Released on Ipecac, 2013
If you’ve missed the post-metallic majesty of Isis since they called it quits three years ago, get your hands on Palms – and prepare to fly.
Palms is what happens when Jeff Caxide, Aaron Harris and Bryant Clifford Meyer finally emerge from their post-Isis existential fug to decide that yes, they WILL make a record and it will be with each other
but it won’t be instrumental. They want a singer. Question is, after thirteen years with Aaron Turner on vocal command in the old band, who’s gonna fit their bill?
Step forward Deftones frontman Chino Moreno. After striking up a hiking friendship (yes, really) with drummer Aaron Harris, it’s clear he’s keen and wants in on this new post-Isis project.
ISIS + DEFTONES: big-name rock merger or what?
Sure is.
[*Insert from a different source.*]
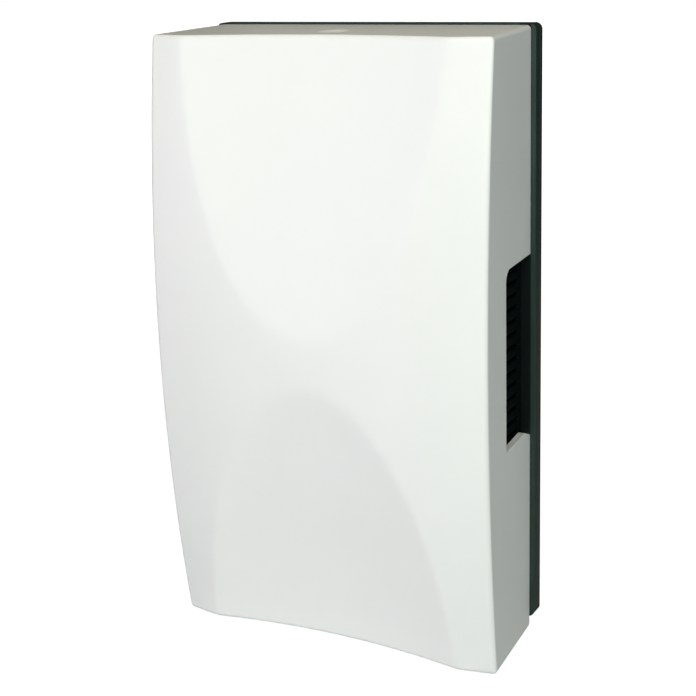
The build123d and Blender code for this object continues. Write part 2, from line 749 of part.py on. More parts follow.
striker_ends = {"left": (left_end, core_left), "right": (right_end, core_right)}
for side, name in sides:
    tip, root = striker_ends[name]
    with BuildPart() as striker_tip:
        # Half of the section, turned about the plunger's axis
        with BuildSketch(Plane(origin=(0, -strike_depth, 0), z_dir=(0, -1, 0), x_dir=(1, 0, 0))):
            nose_root = tip - side * striker_nose_length
            with BuildLine():
                Polyline(
                    (tip - side * striker_nose_radius, striker_nose_radius),
                    (nose_root, striker_nose_radius),
                    (nose_root - side * (striker_radius - striker_nose_radius), striker_radius),
                    (root, striker_radius),
                    (root, spigot_radius),
                    (root - side * spigot_length, spigot_radius),
                    (root - side * spigot_length, 0),
                    (tip, 0),
                )
                RadiusArc(
                    (tip, 0),
                    (tip - side * striker_nose_radius, striker_nose_radius),
                    side * striker_nose_radius,
                )
            make_face()
        revolve(axis=Axis((0, -strike_depth, 0), (1, 0, 0)))
        if name == "left":
            with BuildSketch(Plane.YZ.offset(shoulder_face)):
                with Locations((-strike_depth, 0)):
                    Circle(shoulder_radius)
            extrude(amount=-shoulder_thickness)
    striker_tip.part.label = f"striker_tip_{name}"
    export_step(striker_tip.part, f"parts/striker_tip_{name}.step")


# Return spring between the left striker's shoulder and the yoke
def helix_point(turn, start, pitch):
    angle = 2 * pi * turn
    return Vector(
        start + pitch * turn,
        spring_mean_radius * cos(angle) - strike_depth,
        spring_mean_radius * sin(angle),
    )


def helix_tangent(turn, pitch):
    angle = 2 * pi * turn
    around = 2 * pi * spring_mean_radius
    return Vector(pitch, -around * sin(angle), around * cos(angle)).normalized()


def biarc(start, start_tangent, end, end_tangent):
    # Two arcs that leave along the first tangent and arrive along the second.
    span = end - start
    both = start_tangent + end_tangent
    bend = 2 * (1 - start_tangent.dot(end_tangent))
    reach = (sqrt(span.dot(both) ** 2 + bend * span.dot(span)) - span.dot(both)) / bend
    first = start + start_tangent * reach
    last = end - end_tangent * reach
    joint = (first + last) / 2
    TangentArc(start, joint, tangent=start_tangent)
    TangentArc(joint, end, tangent=(last - first).normalized())


spring_start = shoulder_face + spring_wire / 2
spring_pitch = (spring_length - spring_wire) / spring_turns
half_turns = int(2 * spring_turns)
with BuildPart() as plunger_spring:
    with BuildLine() as spring_line:
        for half_turn in range(half_turns):
            turn = half_turn / 2
            biarc(
                helix_point(turn, spring_start, spring_pitch),
                helix_tangent(turn, spring_pitch),
                helix_point(turn + 1 / 2, spring_start, spring_pitch),
                helix_tangent(turn + 1 / 2, spring_pitch),
            )
    with BuildSketch(Plane(origin=spring_line.line @ 0, z_dir=spring_line.line % 0)):
        RegularPolygon(spring_wire / 2, wire_sides)
    sweep(path=spring_line.line)
plunger_spring.part.label = "plunger_spring"
export_step(plunger_spring.part, "parts/plunger_spring.step")
steps_per_turn = 32
step_count = int(steps_per_turn * spring_turns)
line_points = [spring_line.line @ (step / step_count) for step in range(step_count + 1)]
gaps = [
    (line_points[here] - line_points[there]).length - spring_wire
    for here in range(step_count + 1)
    for there in range(here + steps_per_turn // 2, step_count + 1)
]
print(f"plunger spring: {spring_turns} turns, least gap to itself {min(gaps):.2f} mm")

# Terminal block with a clamp for each wire
terminal_front = terminal_back + terminal_depth
clamp_depth = terminal_back + clamp_lift
clamp_places = (-terminal_pitch / 2, terminal_pitch / 2)
terminal_bottom = terminal_z - terminal_height / 2
with BuildPart() as terminal_block:
    with BuildSketch(Plane.XZ.offset(terminal_back)):
        with Locations((0, terminal_z)):
            Rectangle(terminal_width, terminal_height)
    extrude(amount=terminal_depth)
    chamfer(terminal_block.faces().sort_by(Axis.Y)[0].edges(), terminal_edge_chamfer)
    with BuildSketch(Plane.XY.offset(terminal_bottom - overrun)):
        with Locations(*[(place, -clamp_depth) for place in clamp_places]):
            Circle(clamp_radius)
    extrude(amount=terminal_height + 2 * overrun, mode=Mode.SUBTRACT)
    with BuildSketch(Plane.XZ.offset(clamp_depth)):
        with Locations(*[(place, terminal_z) for place in clamp_places]):
            Circle(clamp_well_radius)
    extrude(amount=terminal_depth, mode=Mode.SUBTRACT)
    with BuildSketch(Plane.XZ.offset(terminal_front - block_counterbore_depth)):
        with Locations((0, terminal_z)):
            Circle(block_counterbore_radius)
    extrude(amount=terminal_depth, mode=Mode.SUBTRACT)
    with BuildSketch(Plane.XZ.offset(terminal_back)):
        with Locations((0, terminal_z)):
            Circle(block_hole_radius)
    extrude(amount=terminal_depth, mode=Mode.SUBTRACT)
terminal_block.part.label = "terminal_block"
export_step(terminal_block.part, "parts/terminal_block.step")

clamp_length = terminal_height - 2 * clamp_inset
with BuildPart() as terminal_clamps:
    with BuildSketch(Plane.XY.offset(terminal_bottom + clamp_inset)):
        with Locations(*[(place, -clamp_depth) for place in clamp_places]):
            Circle(clamp_radius - snug_gap)
            Circle(clamp_bore_radius, mode=Mode.SUBTRACT)
    extrude(amount=clamp_length)
    with BuildSketch(Plane.XZ.offset(clamp_depth)):
        with Locations(*[(place, terminal_z) for place in clamp_places]):
            Circle(clamp_screw_radius + snug_gap)
    extrude(amount=terminal_depth, mode=Mode.SUBTRACT)
terminal_clamps.part.label = "terminal_clamps"
export_step(terminal_clamps.part, "parts/terminal_clamps.step")

clamp_head_back = terminal_front - clamp_screw_sink - clamp_screw_head_height
with BuildPart() as terminal_screws:
    with BuildSketch(Plane.XZ.offset(clamp_depth)):
        with Locations(*[(place, terminal_z) for place in clamp_places]):
            Circle(clamp_screw_radius)
    extrude(amount=clamp_head_back - clamp_depth)
    with BuildSketch(Plane.XZ.offset(clamp_head_back)):
        with Locations(*[(place, terminal_z) for place in clamp_places]):
            Circle(clamp_screw_head_radius)
    extrude(amount=clamp_screw_head_height)
    for place in clamp_places:
        top = Plane(
            origin=(place, -clamp_head_back - clamp_screw_head_height, terminal_z), z_dir=(0, -1, 0)
        )
        slot = drive_slot(top, clamp_screw_head_radius)
        extrude(slot, amount=-drive_slot_depth, mode=Mode.SUBTRACT)
terminal_screws.part.label = "terminal_screws"
export_step(terminal_screws.part, "parts/terminal_screws.step")

block_head_back = terminal_front - block_counterbore_depth
with BuildPart() as terminal_block_screw:
    with BuildSketch(Plane.XZ.offset(block_head_back)):
        with Locations((0, terminal_z)):
            Circle(block_screw_radius)
    extrude(amount=terminal_back - block_head_back - block_screw_grip)
    with BuildSketch(Plane.XZ.offset(block_head_back)):
        with Locations((0, terminal_z)):
            Circle(block_screw_head_radius)
    extrude(amount=block_screw_head_height)
    top = Plane(origin=(0, -block_head_back - block_screw_head_height, terminal_z), z_dir=(0, -1, 0))
    slot = drive_slot(top, block_screw_head_radius)
    extrude(slot, amount=-drive_slot_depth, mode=Mode.SUBTRACT)
terminal_block_screw.part.label = "terminal_block_screw"
export_step(terminal_block_screw.part, "parts/terminal_block_screw.step")

# Leads from the coil's tags into the terminal block
lead_radius = lead_diameter / 2
lead_low = terminal_bottom + terminal_height - clamp_inset
lead_fall = tag_tip - lead_low
for side, name in sides:
    tag_x = coil_place + side * tag_place
    clamp_x = side * terminal_pitch / 2
    lead_points = [
        (tag_x, -strike_depth, tag_tip),
        (tag_x, -strike_depth, tag_tip - lead_drop_share * lead_fall),
        (clamp_x, -clamp_depth, lead_low + lead_entry_share * lead_fall),
        (clamp_x, -clamp_depth, lead_low),
    ]
    with BuildPart() as coil_lead:
        with BuildLine() as lead_line:
            runs = [(Vector(b) - Vector(a)) for a, b in zip(lead_points, lead_points[1:])]
            radii = []
            for before, after in zip(runs, runs[1:]):
                half_turn = radians(before.get_angle(after)) / 2
                shorter = min(before.length, after.length)
                radii.append(lead_arc_share * shorter * cos(half_turn) / sin(half_turn))
            FilletPolyline(*lead_points, radius=radii)
        with BuildSketch(Plane(origin=lead_line.line @ 0, z_dir=lead_line.line % 0)):
            RegularPolygon(lead_radius, wire_sides)
        sweep(path=lead_line.line)
    coil_lead.part.label = f"coil_lead_{name}"
    export_step(coil_lead.part, f"parts/coil_lead_{name}.step")
    print(f"coil lead {name}: radii", [round(radius, 1) for radius in radii])
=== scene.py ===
import json
from math import cos, pi, radians, sin, sqrt, tan
import bmesh
import bpy
from mathutils import Matrix, Vector


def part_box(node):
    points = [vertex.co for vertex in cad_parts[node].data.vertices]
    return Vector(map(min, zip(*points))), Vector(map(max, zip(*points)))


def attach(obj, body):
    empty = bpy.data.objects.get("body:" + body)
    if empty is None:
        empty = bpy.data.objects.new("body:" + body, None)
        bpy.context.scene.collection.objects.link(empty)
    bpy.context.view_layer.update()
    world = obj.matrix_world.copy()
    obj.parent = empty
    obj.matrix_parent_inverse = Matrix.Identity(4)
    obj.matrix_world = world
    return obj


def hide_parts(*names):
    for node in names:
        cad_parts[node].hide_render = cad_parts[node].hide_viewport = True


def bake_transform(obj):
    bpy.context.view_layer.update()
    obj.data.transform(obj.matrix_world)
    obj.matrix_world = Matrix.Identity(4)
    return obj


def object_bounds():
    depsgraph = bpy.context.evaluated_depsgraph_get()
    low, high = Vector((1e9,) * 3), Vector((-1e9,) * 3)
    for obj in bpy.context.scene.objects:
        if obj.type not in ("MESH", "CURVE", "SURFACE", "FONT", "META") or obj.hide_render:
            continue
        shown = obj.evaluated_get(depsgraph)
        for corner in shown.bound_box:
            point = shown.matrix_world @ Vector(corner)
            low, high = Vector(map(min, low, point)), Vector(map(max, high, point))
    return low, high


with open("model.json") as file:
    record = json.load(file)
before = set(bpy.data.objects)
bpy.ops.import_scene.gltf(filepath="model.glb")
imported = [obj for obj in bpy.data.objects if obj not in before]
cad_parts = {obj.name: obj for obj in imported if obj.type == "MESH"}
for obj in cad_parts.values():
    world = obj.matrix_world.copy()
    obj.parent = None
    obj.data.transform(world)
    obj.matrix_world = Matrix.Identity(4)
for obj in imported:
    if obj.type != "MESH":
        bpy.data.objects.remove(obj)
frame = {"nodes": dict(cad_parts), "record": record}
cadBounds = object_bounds()
print("frame loaded:", len(frame["nodes"]), "nodes")

mm = 0.001
weldDistance = 0.001 * mm

# The cover's middle stands a little lower than the base's, which is the origin.
coverLow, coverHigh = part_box("cover")
coverMiddle = (coverLow.z + coverHigh.z) / 2


# Arithmetic on node sockets, so that a rule reads as a formula. Each operation adds a Math node.


def mathOf(operation):
    return lambda field, *others: field.combine(operation, *others)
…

But whereas some all-star join-ups sound assembled and bolted together instead of organically grown – Audioslave’s debut being a case in point – this one is seamless and effortless and fully formed from the off. A strong Isis current flows throughout but it’s not the raw, guttural Isis of Celestial, nor does it dominate. No, this record takes the clean vocals and spacious musicality of Wavering Radiant (Ghost Key, Hand of the Host) as a starting point and then bursts skyward. This is a record that takes you places.
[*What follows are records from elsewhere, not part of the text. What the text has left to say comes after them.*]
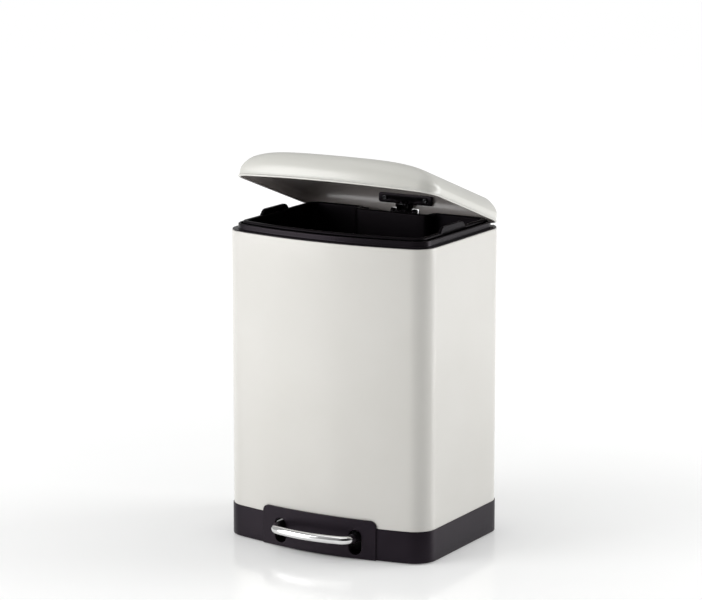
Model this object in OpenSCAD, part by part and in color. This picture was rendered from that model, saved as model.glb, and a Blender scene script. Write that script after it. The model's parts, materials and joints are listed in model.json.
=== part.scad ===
// Pedal trash can: painted steel body, hinged lid, lift-out bucket, foot lever and push rod.
// Millimetres, +Z up, pedal towards -Y. The lid is drawn at its rest opening.

/* [Body] */
// Width across the flat sides
body_width = 293; // [240:1:360]
// Depth of the flat sides, front corners to back wall
side_depth = 203; // [170:1:250]
// How far the front wall bows out at its middle
front_bow = 19.5; // [10:0.5:30]
// Corner radius in plan
corner_radius = 29.5; // [28:0.5:34]
// Floor to the top edge of the painted body
body_height = 400; // [320:1:500]
// Sheet thickness of body and lid
sheet = 0.8; // [0.6:0.1:1.2]
// Width of the folded ledge round the body's top
ledge_width = 7; // [5:0.5:8]

/* [Base] */
// Height of the black base band
base_height = 42.5; // [40:0.5:50]
// How far the band stands out from the body
band_proud = 1; // [0.5:0.5:2]
// How far the pedal panel stands out from the body
panel_proud = 2.8; // [2:0.2:4]
// Half width of the pedal panel
panel_half = 83; // [75:1:95]
// Top of the pedal panel
panel_top = 52; // [48:1:60]
// Distance of each pedal slot from the middle
slot_x = 55; // [48:1:62]
// Width of each pedal slot
slot_width = 18; // [17:0.5:20]
// Height of each slot's lower end above the floor
slot_low = 6; // [4:0.5:7]
// Band left above each slot
slot_drop = 4; // [3:0.5:5]
// Thickness of the rubber feet showing below the band
foot_show = 1.5; // [1:0.5:4]

/* [Pedal] */
// Thickness of the chrome pedal bar
bar_dia = 10.5; // [9:0.5:12]
// How far the bar's centre line stands off the body's front
bar_reach = 28; // [26:1:34]
// Height of the lever's pivot
pivot_z = 25; // [23:0.5:26]
// Foot travel at the bar from shut to fully open
pedal_travel = 16; // [14:0.5:18]

/* [Lid] */
// Opening of the lid in the stored pose, in degrees
lid_open = 19.5; // [10:0.5:30]
// Full opening of the lid, in degrees
lid_full = 80; // [70:1:85]
// Height of the hinge line above the body's top
hinge_rise = 6; // [5.5:0.5:8]
// Distance of the hinge line inside the back wall
hinge_inset = 2.5; // [2:0.5:3]
// Gap between body and lid rims when shut
lid_gap = 2; // [1.5:0.5:3]
// Plain height of the lid's rim wall
lid_skirt = 9.4; // [8:0.2:12]
// Height of the pillow above the rim wall
lid_dome = 27; // [22:0.5:32]
// How much the pillow falls towards its sides
lid_fall = 0.69; // [0.3:0.01:0.75]
// Radius of the push rod's crank on the lid
crank_radius = 12; // [11:0.5:13]

/* [Bucket] */
// Inset of the bucket's wall from the body
bucket_inset = 19; // [17:0.5:24]
// Height of the bucket's rim above the body's top
bucket_rise = 11; // [10:0.5:14]
// Wall thickness of the bucket
bucket_wall = 2; // [1.5:0.1:3]
// Half width of the recess behind the bucket
recess_half = 50; // [44:1:56]

/* [Hidden] */
$fn = 64;

half_w = body_width / 2;
back_y = side_depth / 2;
// Front wall: one large arc, tangent to both corner arcs
arc_r = (half_w * half_w + front_bow * front_bow) / (2 * front_bow);
arc_y = -back_y - front_bow + arc_r;
cor_x = half_w - corner_radius;
cor_b = back_y - corner_radius;
cor_f = arc_y - sqrt(pow(arc_r - corner_radius, 2) - cor_x * cor_x);
cor_a = atan2(cor_f - arc_y, cor_x);
front_y = -back_y - front_bow;
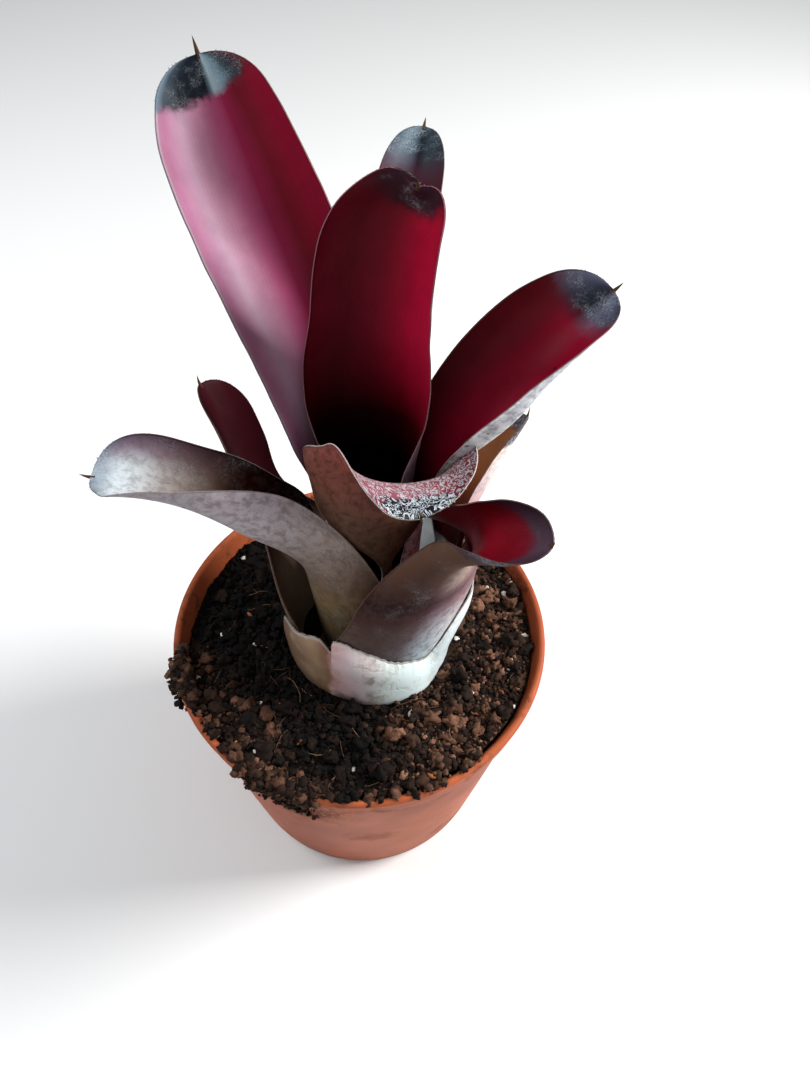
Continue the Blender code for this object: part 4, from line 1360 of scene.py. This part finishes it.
def ball(subdivisions: int) -> tuple[np.ndarray, np.ndarray]:
    """Points and faces of a unit ball of near-equal triangles."""
    golden = (1 + math.sqrt(5)) / 2
    points = [(-1, golden, 0), (1, golden, 0), (-1, -golden, 0), (1, -golden, 0), (0, -1, golden),
              (0, 1, golden), (0, -1, -golden), (0, 1, -golden), (golden, 0, -1), (golden, 0, 1),
              (-golden, 0, -1), (-golden, 0, 1)]
    points = [Vector(p).normalized() for p in points]
    faces = [(0, 11, 5), (0, 5, 1), (0, 1, 7), (0, 7, 10), (0, 10, 11), (1, 5, 9), (5, 11, 4),
             (11, 10, 2), (10, 7, 6), (7, 1, 8), (3, 9, 4), (3, 4, 2), (3, 2, 6), (3, 6, 8), (3, 8, 9),
             (4, 9, 5), (2, 4, 11), (6, 2, 10), (8, 6, 7), (9, 8, 1)]
    for _ in range(subdivisions):
        middles: dict[tuple[int, int], int] = {}
        finer = []
        for a, b, c in faces:
            halves = []
            for pair in ((a, b), (b, c), (c, a)):
                key = (min(pair), max(pair))
                if key not in middles:
                    middles[key] = len(points)
                    points.append((points[key[0]] + points[key[1]]).normalized())
                halves.append(middles[key])
            ab, bc, ca = halves
            finer += [(a, ab, ca), (b, bc, ab), (c, ca, bc), (ab, bc, ca)]
        faces = finer
    return np.array([tuple(p) for p in points]), np.array(faces)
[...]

Musically that’s no surprise, given the pedigree of the players and the nature of their previous band(s), but in the same way that Om took their own legacy – Dopesmoker’s dense mantra – into more airy terrain, Palms do a similar evolution job with the layers, surges and flows that defined their Ipecac forefathers. Future Warrior’s hypnotic intensity and Mission Sunset’s slow build to bruising/beautiful low-end payoff – one of THE peaks of this expansive set – are most Isis-like, but there’s other stuff going on too. Electronic hues usher in a cool, hushed ambience, none more so than on the gently euphoric dream-state closer Antarctic Handshake. You get a sense of elevation, movement and open spaces, if that means anything. Twilights and sunsets and pre-storm stillness. That’s Palms.
Crucial to this new ID for the ex-Isis three is, surely, Chino Moreno. Deftones revel in both sensitivity and rage, and Moreno’s vocals here traverse that same spectrum. Sometimes hushed, sometimes screamed but never hostile, his soulful yearn sounds caught in the throes of ascension – just not departed yet.
And somehow, that’s exactly where the album belongs. Music to be swept with, and lifted by.
‘Ascending into heaven
while staring into hell.
We’re staring into heaven
descending into hell.’
Lyrics from Shortwave Radio. Says it all.